● **INSTRUCTIONS FOR THE TASK**
Only the lines from the one containing "for label, piece" down to the one containing "zip(*points))), Vector(map(max, zip(*points)))" should be printed, exactly as they stand, ends included.

----

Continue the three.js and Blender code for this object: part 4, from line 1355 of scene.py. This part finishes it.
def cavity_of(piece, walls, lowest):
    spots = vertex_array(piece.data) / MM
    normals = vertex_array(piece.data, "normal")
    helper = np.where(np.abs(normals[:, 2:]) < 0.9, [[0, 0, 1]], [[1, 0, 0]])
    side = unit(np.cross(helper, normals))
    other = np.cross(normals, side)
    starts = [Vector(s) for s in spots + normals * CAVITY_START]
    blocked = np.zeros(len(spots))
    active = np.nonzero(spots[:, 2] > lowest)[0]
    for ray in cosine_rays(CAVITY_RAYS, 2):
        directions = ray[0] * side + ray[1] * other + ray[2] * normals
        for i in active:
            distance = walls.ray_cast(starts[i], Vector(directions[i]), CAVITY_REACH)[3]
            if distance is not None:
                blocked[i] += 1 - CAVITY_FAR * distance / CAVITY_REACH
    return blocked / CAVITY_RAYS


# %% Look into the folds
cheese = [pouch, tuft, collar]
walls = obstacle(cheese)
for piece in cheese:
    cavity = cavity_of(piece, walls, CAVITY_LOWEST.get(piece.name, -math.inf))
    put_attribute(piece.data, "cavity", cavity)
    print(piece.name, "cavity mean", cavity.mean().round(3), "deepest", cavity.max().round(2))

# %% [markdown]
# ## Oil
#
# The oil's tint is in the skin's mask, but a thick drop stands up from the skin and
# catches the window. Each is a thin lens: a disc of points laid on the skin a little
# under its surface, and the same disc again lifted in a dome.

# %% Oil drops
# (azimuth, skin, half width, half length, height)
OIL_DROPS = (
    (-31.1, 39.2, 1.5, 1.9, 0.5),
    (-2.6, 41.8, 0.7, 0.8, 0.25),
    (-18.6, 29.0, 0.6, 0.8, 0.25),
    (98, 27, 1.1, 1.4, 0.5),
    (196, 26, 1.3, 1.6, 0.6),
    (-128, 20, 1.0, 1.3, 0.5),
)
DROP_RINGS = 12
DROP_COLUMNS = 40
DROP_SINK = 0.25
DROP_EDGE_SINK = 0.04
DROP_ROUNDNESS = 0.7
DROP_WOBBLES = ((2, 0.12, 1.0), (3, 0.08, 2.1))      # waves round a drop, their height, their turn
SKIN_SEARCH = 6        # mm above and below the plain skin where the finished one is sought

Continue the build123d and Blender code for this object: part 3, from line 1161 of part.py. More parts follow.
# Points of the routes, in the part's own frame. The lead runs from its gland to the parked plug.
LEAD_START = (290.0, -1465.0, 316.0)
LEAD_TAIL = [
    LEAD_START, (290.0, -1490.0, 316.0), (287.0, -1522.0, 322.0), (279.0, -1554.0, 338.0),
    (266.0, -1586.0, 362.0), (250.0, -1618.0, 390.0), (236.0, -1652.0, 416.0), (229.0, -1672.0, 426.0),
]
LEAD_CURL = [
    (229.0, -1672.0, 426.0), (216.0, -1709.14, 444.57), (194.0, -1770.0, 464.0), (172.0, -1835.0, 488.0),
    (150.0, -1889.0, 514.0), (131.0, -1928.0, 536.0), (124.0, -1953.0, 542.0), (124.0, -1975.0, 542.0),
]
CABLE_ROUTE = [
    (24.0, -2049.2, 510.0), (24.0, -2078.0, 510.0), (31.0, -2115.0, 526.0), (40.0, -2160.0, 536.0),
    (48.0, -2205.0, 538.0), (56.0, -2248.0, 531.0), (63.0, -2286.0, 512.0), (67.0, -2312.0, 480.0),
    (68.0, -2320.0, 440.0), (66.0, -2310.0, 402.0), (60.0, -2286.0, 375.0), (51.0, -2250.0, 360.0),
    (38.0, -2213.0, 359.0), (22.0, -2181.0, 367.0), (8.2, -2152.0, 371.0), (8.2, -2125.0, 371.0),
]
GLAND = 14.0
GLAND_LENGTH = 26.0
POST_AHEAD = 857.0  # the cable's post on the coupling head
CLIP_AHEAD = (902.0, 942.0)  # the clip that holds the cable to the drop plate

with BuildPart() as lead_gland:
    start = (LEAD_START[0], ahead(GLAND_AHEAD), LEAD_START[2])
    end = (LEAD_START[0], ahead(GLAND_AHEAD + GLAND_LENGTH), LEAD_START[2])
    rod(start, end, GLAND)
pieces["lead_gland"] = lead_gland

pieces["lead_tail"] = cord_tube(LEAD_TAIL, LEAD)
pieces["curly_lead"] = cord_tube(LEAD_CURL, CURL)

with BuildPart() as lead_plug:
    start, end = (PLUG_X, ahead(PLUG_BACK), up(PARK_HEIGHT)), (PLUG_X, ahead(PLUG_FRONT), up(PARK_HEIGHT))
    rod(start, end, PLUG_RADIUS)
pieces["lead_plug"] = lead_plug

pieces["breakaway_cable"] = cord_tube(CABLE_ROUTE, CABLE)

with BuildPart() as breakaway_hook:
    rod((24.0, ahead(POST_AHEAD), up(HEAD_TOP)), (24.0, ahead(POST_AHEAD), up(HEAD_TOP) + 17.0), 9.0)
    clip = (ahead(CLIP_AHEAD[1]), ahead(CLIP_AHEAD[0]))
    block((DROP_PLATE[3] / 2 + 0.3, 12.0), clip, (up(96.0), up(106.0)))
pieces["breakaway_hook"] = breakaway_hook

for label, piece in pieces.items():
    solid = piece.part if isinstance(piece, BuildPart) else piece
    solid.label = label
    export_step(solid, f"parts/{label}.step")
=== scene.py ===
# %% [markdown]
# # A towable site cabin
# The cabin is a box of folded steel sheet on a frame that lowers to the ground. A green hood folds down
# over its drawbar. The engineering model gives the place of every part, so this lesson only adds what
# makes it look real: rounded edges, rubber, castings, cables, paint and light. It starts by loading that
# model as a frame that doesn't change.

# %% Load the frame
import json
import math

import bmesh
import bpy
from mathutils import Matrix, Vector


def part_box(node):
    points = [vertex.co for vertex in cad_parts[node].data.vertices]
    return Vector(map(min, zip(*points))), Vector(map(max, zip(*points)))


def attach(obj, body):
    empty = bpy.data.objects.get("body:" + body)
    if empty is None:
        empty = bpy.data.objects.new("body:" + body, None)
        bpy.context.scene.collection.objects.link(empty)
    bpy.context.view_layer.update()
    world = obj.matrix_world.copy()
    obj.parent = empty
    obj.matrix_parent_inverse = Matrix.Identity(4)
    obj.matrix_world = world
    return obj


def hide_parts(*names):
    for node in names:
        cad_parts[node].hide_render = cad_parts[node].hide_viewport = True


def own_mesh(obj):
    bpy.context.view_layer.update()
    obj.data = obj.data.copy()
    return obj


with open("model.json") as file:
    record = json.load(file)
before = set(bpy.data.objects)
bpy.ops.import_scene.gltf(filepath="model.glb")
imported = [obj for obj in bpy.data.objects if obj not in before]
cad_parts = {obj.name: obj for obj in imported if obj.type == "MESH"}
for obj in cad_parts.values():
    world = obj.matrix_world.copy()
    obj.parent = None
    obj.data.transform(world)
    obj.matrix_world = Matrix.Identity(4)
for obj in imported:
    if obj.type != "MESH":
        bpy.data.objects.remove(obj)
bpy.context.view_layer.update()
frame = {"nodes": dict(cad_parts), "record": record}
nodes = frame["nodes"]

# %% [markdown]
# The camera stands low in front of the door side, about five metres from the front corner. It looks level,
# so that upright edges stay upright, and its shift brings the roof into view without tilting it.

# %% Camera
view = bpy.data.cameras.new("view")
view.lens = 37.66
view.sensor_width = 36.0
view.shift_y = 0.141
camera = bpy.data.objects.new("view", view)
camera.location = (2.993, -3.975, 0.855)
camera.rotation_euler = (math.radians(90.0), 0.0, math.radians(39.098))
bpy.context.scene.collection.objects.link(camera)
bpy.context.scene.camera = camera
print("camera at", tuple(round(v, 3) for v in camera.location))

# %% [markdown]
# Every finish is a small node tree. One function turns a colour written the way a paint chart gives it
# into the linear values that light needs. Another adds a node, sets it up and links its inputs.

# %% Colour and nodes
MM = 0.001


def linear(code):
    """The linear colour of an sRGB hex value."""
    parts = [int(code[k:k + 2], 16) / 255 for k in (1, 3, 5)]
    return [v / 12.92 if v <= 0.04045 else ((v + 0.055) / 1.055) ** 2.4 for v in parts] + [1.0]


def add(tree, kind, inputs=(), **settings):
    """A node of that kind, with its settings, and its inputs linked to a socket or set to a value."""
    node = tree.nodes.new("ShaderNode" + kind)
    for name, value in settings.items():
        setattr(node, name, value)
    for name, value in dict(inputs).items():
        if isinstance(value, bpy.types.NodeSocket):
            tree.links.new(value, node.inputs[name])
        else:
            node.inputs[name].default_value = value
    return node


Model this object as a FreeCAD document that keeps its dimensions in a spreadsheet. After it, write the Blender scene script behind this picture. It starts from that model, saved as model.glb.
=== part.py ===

----

● **ANSWER TO THE EXERCISE**
for label, piece in pieces.items():
    solid = piece.part if isinstance(piece, BuildPart) else piece
    solid.label = label
    export_step(solid, f"parts/{label}.step")
=== scene.py ===
# %% [markdown]
# # A towable site cabin
# The cabin is a box of folded steel sheet on a frame that lowers to the ground. A green hood folds down
# over its drawbar. The engineering model gives the place of every part, so this lesson only adds what
# makes it look real: rounded edges, rubber, castings, cables, paint and light. It starts by loading that
# model as a frame that doesn't change.

# %% Load the frame
import json
import math

import bmesh
import bpy
from mathutils import Matrix, Vector


def part_box(node):
    points = [vertex.co for vertex in cad_parts[node].data.vertices]
    return Vector(map(min, zip(*points))), Vector(map(max, zip(*points)))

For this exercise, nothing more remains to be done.